The question now is whether the Kwer’ata Re’esu should be bought from its private Portuguese owner and returned. The Ethiopian government’s Authority for Research and Conservation of the Cultural Heritage is pressing for its restitution. But further inquiries by The Art Newspaper show that there is still disagreement among Portuguese officials over the work’s future.
The Kwer’ata Re’esu, which depicts the suffering Christ wearing the crown of thorns, dates from around 1520 and was painted either by a Flemish artist or by an Iberian artist working in a Flemish style. In the 16th century it was taken to Ethiopia, in unknown circumstances, and presented to the emperor. It then became a symbol of imperial rule, and numerous copies loosely based on the original painting are still widely revered by Ethiopian Christians.
In 1868, during the UK’s military offensive in Ethiopia, the British Museum curator Richard Holmes seized the Kwer’ata Re’esu from the tent of emperor Tewodros II, who had shot himself and lay on his deathbed.
Holmes failed to hand over the painting to the museum, secretly keeping it in his private collection. His heir sold the Kwer’ata Re’esu and in 1950 it ended up being acquired by the Portuguese art historian Luís Reis Santos. He died in 1967 and the painting still belongs to his Coimbra-based widow, Isabel.
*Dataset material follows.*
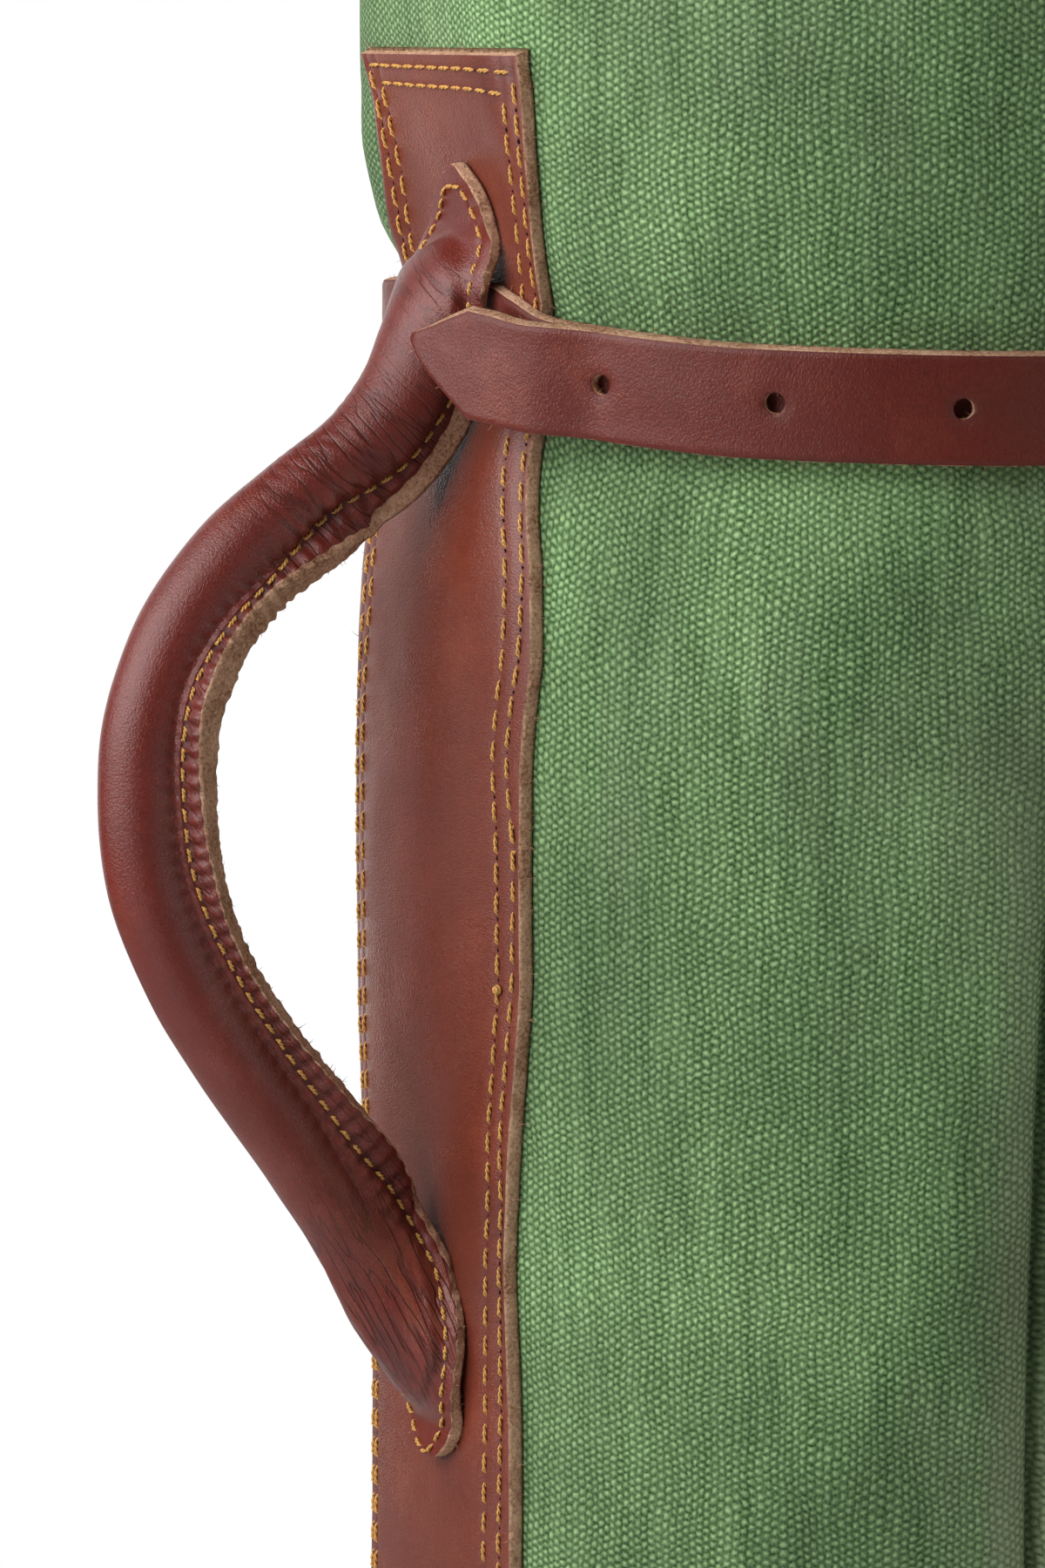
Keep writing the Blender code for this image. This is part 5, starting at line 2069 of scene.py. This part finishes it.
class GOLFBAG_OT_canvas(bpy.types.Operator):
    """Models the woven canvas tube with its hem"""

    bl_idname = "golfbag.canvas"
    bl_label = "Canvas tube"

    def execute(self, context):
        make_canvas_body()
        return {"FINISHED"}


class GOLFBAG_OT_base(bpy.types.Operator):
    """Finishes the base panel"""

    bl_idname = "golfbag.base"
    bl_label = "Base"

    def execute(self, context):
        dress_base()
        return {"FINISHED"}


class GOLFBAG_OT_strip(bpy.types.Operator):
    """Models the leather strip on the bag's side"""

    bl_idname = "golfbag.strip"
    bl_label = "Side strip"

    def execute(self, context):
        make_side_strip()
        return {"FINISHED"}


class GOLFBAG_OT_handle(bpy.types.Operator):
    """Models the rolled leather handle"""

    bl_idname = "golfbag.handle"
    bl_label = "Handle"

    def execute(self, context):
        make_handle()
        return {"FINISHED"}


class GOLFBAG_OT_strap(bpy.types.Operator):
    """Models the strap with its punched holes"""

    bl_idname = "golfbag.strap"
    bl_label = "Waist strap"

    def execute(self, context):
        make_waist_strap()
        return {"FINISHED"}


class GOLFBAG_OT_buckle(bpy.types.Operator):
    """Models the brass buckle"""

    bl_idname = "golfbag.buckle"
    bl_label = "Buckle"

    def execute(self, context):
        make_buckle()
        return {"FINISHED"}


class GOLFBAG_OT_sewing(bpy.types.Operator):
    """Sews the side strip, the handle and the hem"""

    bl_idname = "golfbag.sewing"
    bl_label = "Stitches"

    def execute(self, context):
        make_strip_stitches()
        make_handle_stitches()
        make_hem_stitches()
        return {"FINISHED"}


OPERATORS = (
    GOLFBAG_OT_stage,
    GOLFBAG_OT_canvas,
    GOLFBAG_OT_base,
    GOLFBAG_OT_strip,
    GOLFBAG_OT_handle,
    GOLFBAG_OT_strap,
    GOLFBAG_OT_buckle,
    GOLFBAG_OT_sewing,
)


class GOLFBAG_PT_panel(bpy.types.Panel):
    """Lists the bag's sizes, colours and steps."""

    bl_idname = "GOLFBAG_PT_panel"
    bl_label = "Golf bag"
    bl_space_type = "VIEW_3D"
    bl_region_type = "UI"
    bl_category = "Golf bag"

    def draw(self, context):
        layout = self.layout
        for group in (context.scene.golf_bag_sizes, context.scene.golf_bag_finishes):
            box = layout.box()
            for name in group.__annotations__:
                box.prop(group, name)
        for operator in OPERATORS:
            layout.operator(operator.bl_idname)


CLASSES = (GolfBagFinishes, GolfBagSizes, *OPERATORS, GOLFBAG_PT_panel)


def register():
    for one in CLASSES:
        bpy.utils.register_class(one)
    bpy.types.Scene.golf_bag_finishes = PointerProperty(type=GolfBagFinishes)
    bpy.types.Scene.golf_bag_sizes = PointerProperty(type=GolfBagSizes)


def unregister():
    del bpy.types.Scene.golf_bag_sizes
    del bpy.types.Scene.golf_bag_finishes
    for one in reversed(CLASSES):
        bpy.utils.unregister_class(one)


def main():
    register()
    bpy.ops.golfbag.stage()
    bpy.ops.golfbag.canvas()
    bpy.ops.golfbag.base()
    bpy.ops.golfbag.strip()
    bpy.ops.golfbag.handle()
    bpy.ops.golfbag.strap()
    bpy.ops.golfbag.buckle()
    bpy.ops.golfbag.sewing()


if __name__ == "__main__":
    main()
In 1998, I became the first outsider in living memory to see the painting, when I was shown it by Isabel Reis Santos, whose name I agreed at the time not to publish. The Art Newspaper report on the astonishing story of the Kwer’ata Re’esu in 1998 led to behind-the-scenes action by Portuguese officials.
A government file on the Kwer’ata Re’esu, accessed by Christiana Martins of Expresso, reveals that a handful of key figures gathered on 11 November 2000 at the Reis Santos home to view the painting and discuss its future. Along with Isabel and her daughter Leonor, they included two executives from the government’s Portuguese Institute of Museums, the director of Lisbon’s Museu Nacional de Arte Antiga and the director of Coimbra’s Museu Nacional de Machado de Castro.
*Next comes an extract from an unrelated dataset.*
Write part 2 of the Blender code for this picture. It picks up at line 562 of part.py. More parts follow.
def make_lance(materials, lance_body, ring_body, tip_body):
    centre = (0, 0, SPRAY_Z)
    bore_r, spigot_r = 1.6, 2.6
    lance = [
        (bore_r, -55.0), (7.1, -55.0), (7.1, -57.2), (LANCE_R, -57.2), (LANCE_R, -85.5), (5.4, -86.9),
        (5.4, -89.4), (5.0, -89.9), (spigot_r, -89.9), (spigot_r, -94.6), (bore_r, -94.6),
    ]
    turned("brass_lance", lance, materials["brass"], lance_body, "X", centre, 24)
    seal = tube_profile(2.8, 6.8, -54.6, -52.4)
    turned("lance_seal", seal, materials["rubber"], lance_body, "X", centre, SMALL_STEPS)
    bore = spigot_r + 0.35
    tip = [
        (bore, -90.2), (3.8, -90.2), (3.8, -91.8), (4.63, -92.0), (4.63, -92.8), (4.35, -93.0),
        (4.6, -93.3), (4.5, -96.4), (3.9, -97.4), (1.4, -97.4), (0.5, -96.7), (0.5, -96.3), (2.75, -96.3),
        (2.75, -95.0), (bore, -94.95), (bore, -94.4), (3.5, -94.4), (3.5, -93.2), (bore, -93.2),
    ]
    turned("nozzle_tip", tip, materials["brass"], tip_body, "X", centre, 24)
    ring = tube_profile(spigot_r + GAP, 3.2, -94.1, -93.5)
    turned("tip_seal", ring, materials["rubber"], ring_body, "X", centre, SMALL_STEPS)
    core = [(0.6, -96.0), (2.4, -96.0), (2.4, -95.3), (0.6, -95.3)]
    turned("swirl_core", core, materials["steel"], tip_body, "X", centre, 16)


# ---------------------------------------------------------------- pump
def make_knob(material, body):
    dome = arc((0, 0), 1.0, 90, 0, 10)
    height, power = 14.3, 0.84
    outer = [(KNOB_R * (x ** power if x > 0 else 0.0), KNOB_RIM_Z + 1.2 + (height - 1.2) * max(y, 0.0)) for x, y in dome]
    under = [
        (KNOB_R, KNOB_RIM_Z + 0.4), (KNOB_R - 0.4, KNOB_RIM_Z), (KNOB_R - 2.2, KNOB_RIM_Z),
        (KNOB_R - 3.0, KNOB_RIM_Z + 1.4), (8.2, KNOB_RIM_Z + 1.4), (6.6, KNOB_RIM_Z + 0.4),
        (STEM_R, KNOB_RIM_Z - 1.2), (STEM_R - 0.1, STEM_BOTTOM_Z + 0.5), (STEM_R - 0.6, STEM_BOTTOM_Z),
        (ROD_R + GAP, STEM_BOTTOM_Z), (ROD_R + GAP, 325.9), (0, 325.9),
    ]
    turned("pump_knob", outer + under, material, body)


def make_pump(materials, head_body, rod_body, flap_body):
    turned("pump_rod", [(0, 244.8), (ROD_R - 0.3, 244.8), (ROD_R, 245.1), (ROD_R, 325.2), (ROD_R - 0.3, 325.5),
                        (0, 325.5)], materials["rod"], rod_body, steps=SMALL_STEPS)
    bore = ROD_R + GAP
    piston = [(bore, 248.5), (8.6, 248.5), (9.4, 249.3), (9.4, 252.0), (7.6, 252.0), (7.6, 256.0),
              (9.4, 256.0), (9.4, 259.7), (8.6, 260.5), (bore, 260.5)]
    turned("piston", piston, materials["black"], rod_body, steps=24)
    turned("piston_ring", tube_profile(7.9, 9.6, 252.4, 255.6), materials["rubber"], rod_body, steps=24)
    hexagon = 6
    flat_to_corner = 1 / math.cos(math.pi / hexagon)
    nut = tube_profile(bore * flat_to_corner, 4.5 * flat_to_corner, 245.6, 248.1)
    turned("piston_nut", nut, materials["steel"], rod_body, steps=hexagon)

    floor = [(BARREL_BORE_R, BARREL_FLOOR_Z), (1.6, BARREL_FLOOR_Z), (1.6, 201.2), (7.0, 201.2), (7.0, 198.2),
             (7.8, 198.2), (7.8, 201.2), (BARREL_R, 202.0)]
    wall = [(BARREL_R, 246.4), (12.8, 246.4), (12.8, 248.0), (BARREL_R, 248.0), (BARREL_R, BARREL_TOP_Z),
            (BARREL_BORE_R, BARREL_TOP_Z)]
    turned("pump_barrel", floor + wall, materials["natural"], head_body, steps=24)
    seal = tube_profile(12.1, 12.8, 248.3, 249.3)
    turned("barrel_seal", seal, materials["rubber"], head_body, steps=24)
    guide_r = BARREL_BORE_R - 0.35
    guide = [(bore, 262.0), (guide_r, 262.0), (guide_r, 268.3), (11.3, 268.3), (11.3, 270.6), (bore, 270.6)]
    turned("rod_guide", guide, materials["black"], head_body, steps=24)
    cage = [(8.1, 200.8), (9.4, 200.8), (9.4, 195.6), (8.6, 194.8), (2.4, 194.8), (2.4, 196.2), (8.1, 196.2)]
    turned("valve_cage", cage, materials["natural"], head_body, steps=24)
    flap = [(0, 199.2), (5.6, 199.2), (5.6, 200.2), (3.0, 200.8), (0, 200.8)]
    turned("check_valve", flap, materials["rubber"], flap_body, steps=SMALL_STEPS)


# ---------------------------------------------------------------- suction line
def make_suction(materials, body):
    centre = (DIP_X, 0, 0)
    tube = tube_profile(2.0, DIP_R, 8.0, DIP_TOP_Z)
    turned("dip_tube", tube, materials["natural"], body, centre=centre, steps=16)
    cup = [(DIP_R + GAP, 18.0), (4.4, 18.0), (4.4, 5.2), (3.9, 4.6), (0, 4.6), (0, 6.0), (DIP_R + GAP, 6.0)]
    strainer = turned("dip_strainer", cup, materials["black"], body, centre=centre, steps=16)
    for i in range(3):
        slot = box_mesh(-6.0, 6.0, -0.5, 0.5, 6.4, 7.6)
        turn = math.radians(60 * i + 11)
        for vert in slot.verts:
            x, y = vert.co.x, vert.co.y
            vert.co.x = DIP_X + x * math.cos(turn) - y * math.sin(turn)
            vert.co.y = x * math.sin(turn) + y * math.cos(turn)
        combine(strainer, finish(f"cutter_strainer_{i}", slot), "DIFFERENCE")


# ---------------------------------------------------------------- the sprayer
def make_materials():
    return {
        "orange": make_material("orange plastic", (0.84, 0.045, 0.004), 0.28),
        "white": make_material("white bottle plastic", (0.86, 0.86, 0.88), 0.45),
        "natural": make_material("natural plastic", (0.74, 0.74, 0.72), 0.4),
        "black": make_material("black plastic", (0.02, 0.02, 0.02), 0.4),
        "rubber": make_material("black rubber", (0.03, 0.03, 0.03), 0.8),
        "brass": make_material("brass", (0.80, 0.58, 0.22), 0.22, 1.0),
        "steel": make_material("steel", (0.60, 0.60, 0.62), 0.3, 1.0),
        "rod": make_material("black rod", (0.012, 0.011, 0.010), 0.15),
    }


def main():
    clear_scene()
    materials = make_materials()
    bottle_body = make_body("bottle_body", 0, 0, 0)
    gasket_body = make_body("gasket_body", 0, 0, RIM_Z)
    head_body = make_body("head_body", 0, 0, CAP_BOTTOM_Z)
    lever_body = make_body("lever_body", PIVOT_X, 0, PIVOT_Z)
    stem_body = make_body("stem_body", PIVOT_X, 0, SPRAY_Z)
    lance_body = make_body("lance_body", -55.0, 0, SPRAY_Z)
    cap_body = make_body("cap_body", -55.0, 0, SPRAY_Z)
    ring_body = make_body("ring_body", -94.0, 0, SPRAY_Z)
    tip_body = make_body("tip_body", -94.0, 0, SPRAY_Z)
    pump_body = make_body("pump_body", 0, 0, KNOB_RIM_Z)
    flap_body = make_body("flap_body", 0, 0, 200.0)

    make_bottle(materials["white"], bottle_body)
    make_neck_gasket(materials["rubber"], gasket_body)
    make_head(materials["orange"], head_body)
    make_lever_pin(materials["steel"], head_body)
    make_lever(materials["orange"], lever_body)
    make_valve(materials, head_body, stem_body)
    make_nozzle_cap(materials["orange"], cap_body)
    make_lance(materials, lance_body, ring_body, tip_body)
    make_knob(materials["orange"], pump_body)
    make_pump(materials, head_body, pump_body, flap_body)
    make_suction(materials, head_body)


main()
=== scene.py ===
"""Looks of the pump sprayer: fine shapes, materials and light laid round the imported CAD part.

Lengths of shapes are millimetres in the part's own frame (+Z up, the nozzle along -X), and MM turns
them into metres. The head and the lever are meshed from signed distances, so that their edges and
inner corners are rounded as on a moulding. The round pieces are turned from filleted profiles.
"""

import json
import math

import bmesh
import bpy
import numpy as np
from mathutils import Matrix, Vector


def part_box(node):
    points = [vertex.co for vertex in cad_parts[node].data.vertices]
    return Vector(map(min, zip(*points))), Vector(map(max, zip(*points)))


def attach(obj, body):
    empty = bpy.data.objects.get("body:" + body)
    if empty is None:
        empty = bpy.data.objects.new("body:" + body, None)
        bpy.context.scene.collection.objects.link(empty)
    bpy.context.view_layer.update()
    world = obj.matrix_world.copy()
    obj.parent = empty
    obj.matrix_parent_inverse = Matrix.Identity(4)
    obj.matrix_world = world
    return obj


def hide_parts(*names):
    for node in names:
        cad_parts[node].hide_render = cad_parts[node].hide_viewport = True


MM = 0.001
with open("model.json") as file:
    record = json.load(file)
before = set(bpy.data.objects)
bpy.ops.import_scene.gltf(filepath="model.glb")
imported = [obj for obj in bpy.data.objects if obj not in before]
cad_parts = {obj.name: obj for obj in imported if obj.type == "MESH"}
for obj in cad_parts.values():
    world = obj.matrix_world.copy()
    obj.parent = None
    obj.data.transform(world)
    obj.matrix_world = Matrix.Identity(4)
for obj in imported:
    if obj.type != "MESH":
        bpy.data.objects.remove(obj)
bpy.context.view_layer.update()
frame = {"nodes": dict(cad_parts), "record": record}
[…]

The conclusion of the meeting was that the Portuguese government should consider buying the Kwer’ata Re’esu. Reis Santos later asked for 500m escudos (around €4.2m in today’s money), but the ministry of culture was only willing to consider offering 75m escudos (around €625,000). It was also argued that the UK government should put up the purchase price, since the painting had been looted by a Briton employed by a national museum.
Valuing the Kwer’ata Re’esu is extremely difficult. As a somewhat ordinary Flemish-style painting of around 1520, depicting a suffering Christ and by an unknown artist, it could be worth as little as around €10,000. Nevertheless, its historical importance adds enormously to its financial value. On the other hand, since Ethiopians are calling for its restitution, it would be difficult to sell for a substantial sum on the open market.
At the 2000 meeting there was little agreement about the ultimate future of the painting. José Luís Porfírio, the then director of the Lisbon museum, and his colleague Joaquim Oliveira Caetano (now the museum’s director) thought that it should go back to Ethiopia. Adília Alarcão, the then director of the Coimbra museum and a friend of the Reis Santos family, hoped to display it with the museum’s collection.
The Portuguese government was reluctant to lose control over the painting. A decision was therefore made to restrict its movement, by prohibiting its export. In the published notice in the government’s gazette in 2002 it was not identified as the Kwer’ata Re’esu and nothing was recorded about its Ethiopian provenance. Instead it was simply described as a “possibly Portuguese-Flemish” painting of the suffering Christ. Reis Santos was named as the owner, which led to The Art Newspaper’s decision to name her last October.
Joaquim Oliveira Caetano, director of Lisbon’s Museu Nacional de Arte Antiga, says the painting should be returned Photo: © Paulo Alexandrino
The decision against pushing for the return of the Kwer’ata Re’esu is now being openly criticised by a former Portuguese official. Elsa Garrett Pinho was in the early 2000s an official at the Portuguese Institute of Museums. Still a public figure, now an academic at the University of Lisbon, she is speaking out, telling The Art Newspaper that she personally “deeply believes that the painting should be returned to Ethiopia”.
Pinho argues that “morally, it is a source of discomfort that the Portuguese state has linked the painting to Portugal’s cultural heritage”. She believes that the Kwer’ata Re’esu was in effect “kidnapped during a violent punitive raid” by the British—and it should be returned.
Joaquim Oliveira Caetano, of the Museu Nacional de Arte Antiga, and an expert in Portuguese 15th- and 16th-century paintings, is also calling for the restitution of the Kwer’ata Re’esu.
The situation remains that the Kwer’ata Re’esu can not be exported (or even conserved) without the permission of the Portuguese government. It is still owned by Reis Santos, who so far has been unwilling to sell it at what she regards as unacceptable prices. The picture is still believed to be stored in a bank vault, where it has languished for over half a century.
The Kwer’ata Re’esu continues to be in limbo, out of sight, while Ethiopians are calling for its restitution. But any solution will be complicated. It would require compensation to Reis Santos, a willingness by the Portuguese government to allow its export, an Ethiopian decision on an appropriate home (a church or museum), and a suitable arrangement to bring it back to the country where it had been treasured for 300 years.